For soap-opera writers and romance
novelists, the third bann presents a nearly irresistible dramatic opportunity
to throw a wedding ceremony off the rails. The most famous such incident occurs
in Charlotte Bronte's Jane Eyre, when
Rochester's brother-in-law reveals that the wealthy landowner is still married,
and keeps his insane wife confined in the attic of the manor house.
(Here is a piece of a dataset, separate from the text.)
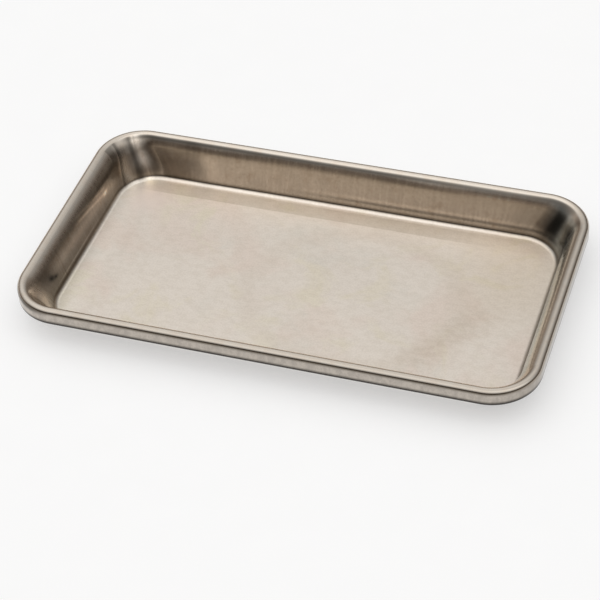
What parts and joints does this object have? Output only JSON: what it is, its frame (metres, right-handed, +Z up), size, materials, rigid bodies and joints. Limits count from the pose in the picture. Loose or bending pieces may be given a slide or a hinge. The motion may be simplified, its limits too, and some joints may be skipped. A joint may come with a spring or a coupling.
{
  "type": "pill counting tray",
  "caption": "Shallow rectangular stainless steel tray with rounded corners, leaning walls and a rolled rim, for counting and carrying tablets or small instruments.",
  "frame": {"origin": "middle of the flat underside, on the surface the tray stands on", "axes": "+X along the length, +Y along the width, +Z up out of the tray's open side"},
  "size_m": [0.225, 0.127, 0.019],
  "materials": {
    "stainless_sheet": "satin floor and walls with a brighter polished rim"
  },
  "bodies": {
    "root": {"tray_pan": "stainless_sheet"}
  },
  "joints": []
}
Contrary to numerous movie and soap
opera plot lines, marriage banns were never intended to test the integrity of a
couple's emotional commitment. There is only one last-minute objection that
could cause cancelling a wedding in this way -- as occurs in Jane Eyre. It is a purely legal
obstacle: The revelation that one of the parties is married to someone else. In
the years before government-issued marriage licenses, when the only marriage
records were parish registers, marriage banns were the best defense against
bigamy.
Although wedding banns disappeared
from church service books nearly a century ago, they still turn up in soap
opera and movie scripts with some regularity as a plot device.
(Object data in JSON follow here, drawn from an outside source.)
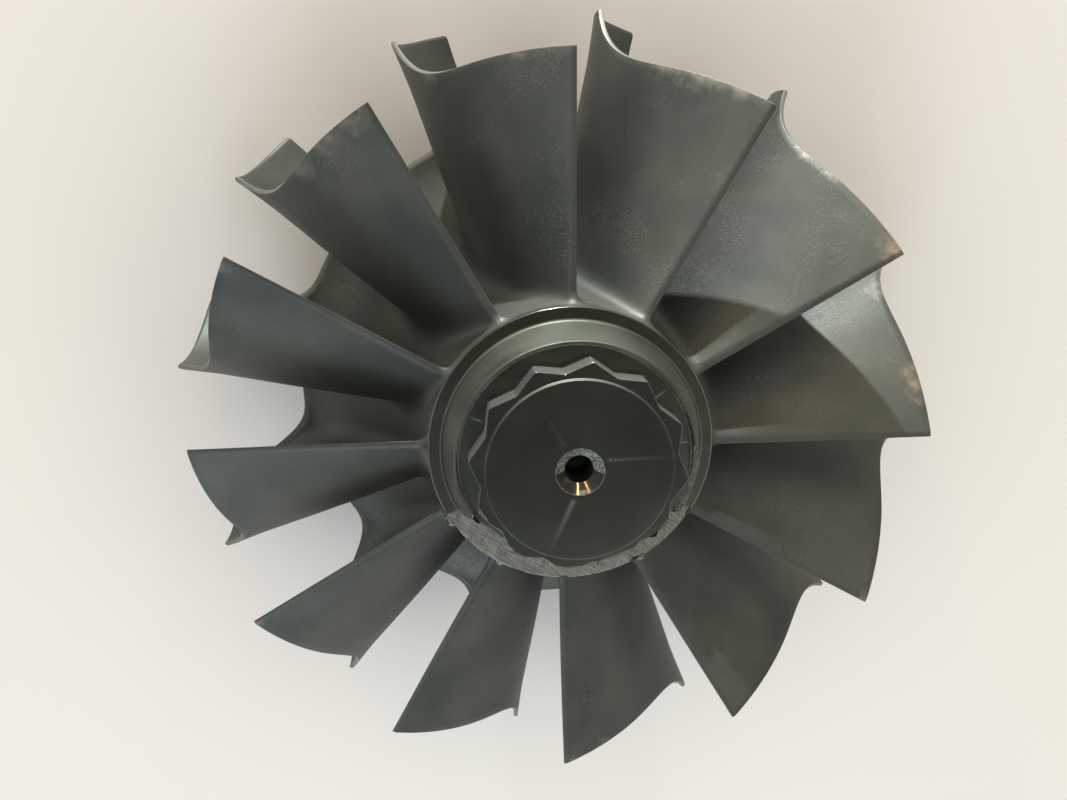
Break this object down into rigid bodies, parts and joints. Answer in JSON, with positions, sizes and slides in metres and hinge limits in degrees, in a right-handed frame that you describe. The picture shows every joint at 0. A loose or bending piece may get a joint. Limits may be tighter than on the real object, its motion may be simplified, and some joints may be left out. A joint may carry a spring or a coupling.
{
  "type": "turbocharger turbine wheel",
  "caption": "Radial inflow turbine wheel with swept blades, scalloped back disc, ground nose collar, multi-point drive head and rear weld boss.",
  "frame": {"origin": "centre of the flat rear face of the weld boss, on the wheel's axis", "axes": "+Z along the axis towards the nose; blade_01's trailing edge lies along +Y"},
  "size_m": [0.127, 0.127, 0.0664],
  "materials": {
    "cast_alloy": "investment-cast nickel alloy, heat darkened, fine cast grain",
    "turned_alloy": "turned and ground nickel alloy, dull grey"
  },
  "bodies": {
    "root": {"hub_and_back_disc": "cast_alloy", "weld_boss": "turned_alloy", "nose_collar": "turned_alloy", "drive_head_12_point": "turned_alloy", "blade_01": "cast_alloy", "blade_02": "cast_alloy", "blade_03": "cast_alloy", "blade_04": "cast_alloy", "blade_05": "cast_alloy", "blade_06": "cast_alloy", "blade_07": "cast_alloy", "blade_08": "cast_alloy", "blade_09": "cast_alloy", "blade_10": "cast_alloy", "blade_11": "cast_alloy", "blade_12": "cast_alloy"}
  },
  "joints": []
}
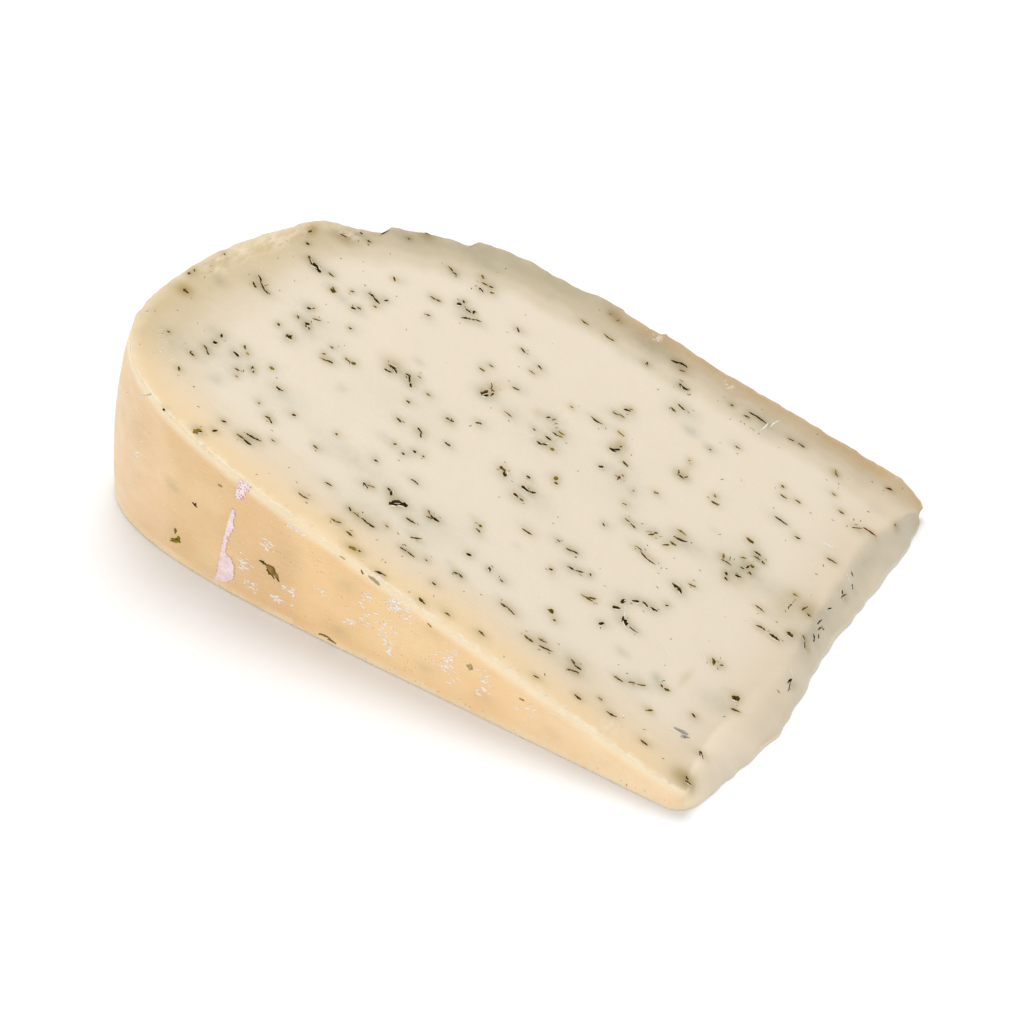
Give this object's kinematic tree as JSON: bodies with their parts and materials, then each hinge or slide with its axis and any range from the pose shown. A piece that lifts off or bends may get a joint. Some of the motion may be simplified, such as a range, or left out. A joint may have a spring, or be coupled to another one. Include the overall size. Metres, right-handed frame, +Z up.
{
  "type": "cheese wedge",
  "caption": "Thin wedge of pressed herb cheese cut from a flat round wheel, lying on a cut face, with rind on three sides and a broken-off point.",
  "frame": {"origin": "under the middle of the wedge's bounding box, on the cut face that it rests on", "axes": "+X from the thick rounded rim to the thin broken point, +Y from the front rind to the back rind, along the wheel's axis, +Z up from the resting face"},
  "size_m": [0.1606, 0.1016, 0.0474],
  "materials": {
    "herb_cheese": null
  },
  "bodies": {
    "root": {"cheese_wedge": "herb_cheese"}
  },
  "joints": []
}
Licenses demonstrate that some
official agency has at least recognized and approved us as being technically
competent to work or recreate safely and effectively.
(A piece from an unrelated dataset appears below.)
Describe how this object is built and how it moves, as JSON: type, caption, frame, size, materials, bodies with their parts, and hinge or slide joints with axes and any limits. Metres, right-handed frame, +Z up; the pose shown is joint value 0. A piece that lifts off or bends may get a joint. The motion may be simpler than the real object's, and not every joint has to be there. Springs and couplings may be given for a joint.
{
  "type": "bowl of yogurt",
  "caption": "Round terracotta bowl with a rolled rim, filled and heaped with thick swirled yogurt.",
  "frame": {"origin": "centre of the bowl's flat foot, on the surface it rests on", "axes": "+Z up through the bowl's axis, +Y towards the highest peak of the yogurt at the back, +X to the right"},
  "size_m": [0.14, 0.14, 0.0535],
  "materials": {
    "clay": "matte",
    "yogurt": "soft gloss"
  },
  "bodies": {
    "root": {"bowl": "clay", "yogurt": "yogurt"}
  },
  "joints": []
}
Then we read in II Timothy 2:15 that
we need licensing from God in order to perform certain Christian duties.
Really?
Clergy require licensing from some
religious body. The personal call from God is vital, of course. Yet, we as individuals
need the confirmation of the Body of Christ that God is calling us. To reject
the need for that confirmation is a potential sign of arrogance. In the United
Methodist Church, we have licensing for all levels of preaching, serving,
sacraments, and ordering the life of the church. Many of the licensing is for
laity to serve in various capacities. Such licensing means that one has gone
through the proper training. It shows some humility to submit oneself to the
process that others have designed, sometimes for reasons you cannot fathom. The
license is not a right, but a privilege.
As I said, I like history. I came
across an article that revealed some of the early history of the freedom to
preach in America.
A state government in America
charged one person for preaching without a license. His name was Francis
Makemie (ma-KEM-ee), and he was one of the first Presbyterian ministers in
North America. Already famous for founding churches throughout the Middle
Atlantic colonies, Makemie received an invitation in 1707 to preach to a group
of Scottish settlers on Long Island. That was where the itinerant preacher got
himself into trouble with the law. The Royal Governor of New York -- Edward
Hyde, Lord Cornbury -- was a staunch Anglican. As far as he was concerned,
because New York was an English colony, it had but one recognized church: the
Church of England. Friends warned Makemie about Cornbury. They advised him not
to lead worship services on Long Island, but he went ahead and preached anyway.
Cornbury had him arrested, along with an associate, John Hampton. The charge
was "preaching without a license."
Authorities hauled Makemie before
the governor for trial. In his defense, he cited Parliament's 1688 Act of
Toleration, by which King William and Queen Mary had established religious
freedom. Cornbury was not impressed. That law applied to England only, he
declared, not to England's colonies in the New World. He threatened to throw
Makemie into jail if he did not post bond for "good behavior" --
including, specifically, promising not to preach in New York. Makemie refused,
invoking the name of the queen -- who, he went on to say, had clearly not
limited his religious freedom as severely as the governor had. By implication,
he was asking the governor if he thought himself wiser than he thought the
queen. The governor had no choice but to sign an order for the prisoners'
release. On his way out, Makemie asked the court clerk to show him the specific
law that limited the Act of Toleration to England alone. The clerk held up a
law book, but when Makemie offered to pay him to write out a copy of that
paragraph, the clerk refused. There was no such paragraph, and Makemie knew it.
The governor called out to the Presbyterian minister, as he was leaving, "You,
sir, know law." It was a grudging gesture of respect. The acquittal of Makemie
and Hampton established an important legal precedent for religious freedom.
Licensing is important. We need the
confirmation of the calling from God from the Body of Christ. In it all, our
concern is simple in that we want to present ourselves for approval from God.